MATARAM, Lakeynews.com – Saat ini, para partai politik (parpol) gencar menyeleksi Bakal Calon Gubernur dan Bakal Calon Wakil Gubernur (Bacagub/Bacawagub) Nusa Tenggara Barat (NTB) Periode 2018-2023. Untuk mengantisipasi (menghindari) kemungkinan diusung dan terpilihnya figur korup, arogan, otoriter dan feodalis sebagai pemimpin “Bumi Gora” lima tahun ke depan, apa kira-kira yang patut dilakukan pihak parpol?
Kriminolog Universitas Mataram (Unram) Dr.
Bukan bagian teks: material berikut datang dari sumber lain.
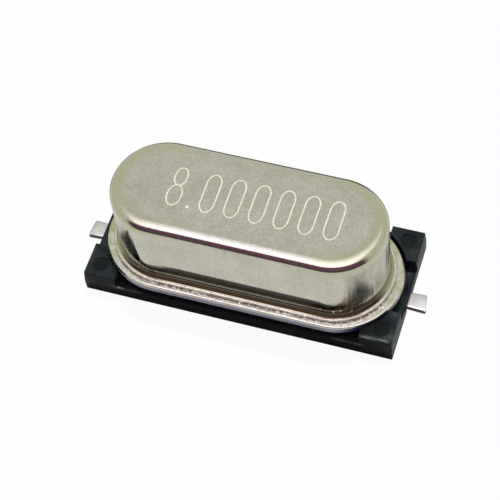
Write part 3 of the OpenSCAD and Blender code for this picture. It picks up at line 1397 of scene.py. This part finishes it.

H. Muhammad Natsir, SH, M.Hum, memberikan pandangan dan masukan kritis kepada parpol-parpol sebagai kendaraan politik bagi para calon pemimpin saat ini.
Sedikitnya tujuh poin yang dilontarkan pria yang sehari-harinya menjabat Wakil Rektor III (Bidang Kemahasiswaan dan Alumni) Unram itu. Pertama, partai politik membuat kriterianya terlebih dulu sebagai dasar regulasi.
“Kedua, kontennya sebagai sumber, yaitu dari nilai-nilai agama, nilai-nilai Pancasila, UUD 1945 dan norma hukum lainnya,” sebut Natsir pada Lakeynews.com, Jumat (28/7/2017) sore.
Ketiga, parpol membuat form yang akan diisi dan ditandatangani calon pemimpin. Itu perlu, sebagai wujud kesepakatan dan rasa tanggungjawab bagi calon pemimpin.
“Manakala dia (calon pemimpin, red) terpilih maka dia mengimplementasikannya dalam bentuk program dalam pengabdiannya sebagai aparatur negara,” jelas Natsir.
Keempat, calon pemimpin harus bersedia dites kesehatan dan kesehatan jiwa sebagai filter kepribadiannya. Kelima, calon pemimpin itu faham ajaran agamanya dengan baik dan benar, serta moralitas bagus. “Sehingga dia mampu tampil sebagai teladan bagi aparatur negara yang dipimpinnya dan masyarakat pada umumnya,” tegasnya.
Poin krusial lainnya, keenam, calon pemimpin harus membuat pernyataan tertulis dan bersedia menandatangani tidak melakukan korupsi dan melanggar hukum lain. “Itu harus, karena korupsi itu salah satu kejahatan yang merusak masyarakat dan bangsa ini,” tegasnya.
Dan, ketujuh, calon pemimpin itu tampil sebagai pemimpin yang dapat mengayomi masyarakat.
Apakah semua itu bisa dan dapat dilakukan oleh parpol? Lalu, apakah kira-kira ada regulasinya untuk itu?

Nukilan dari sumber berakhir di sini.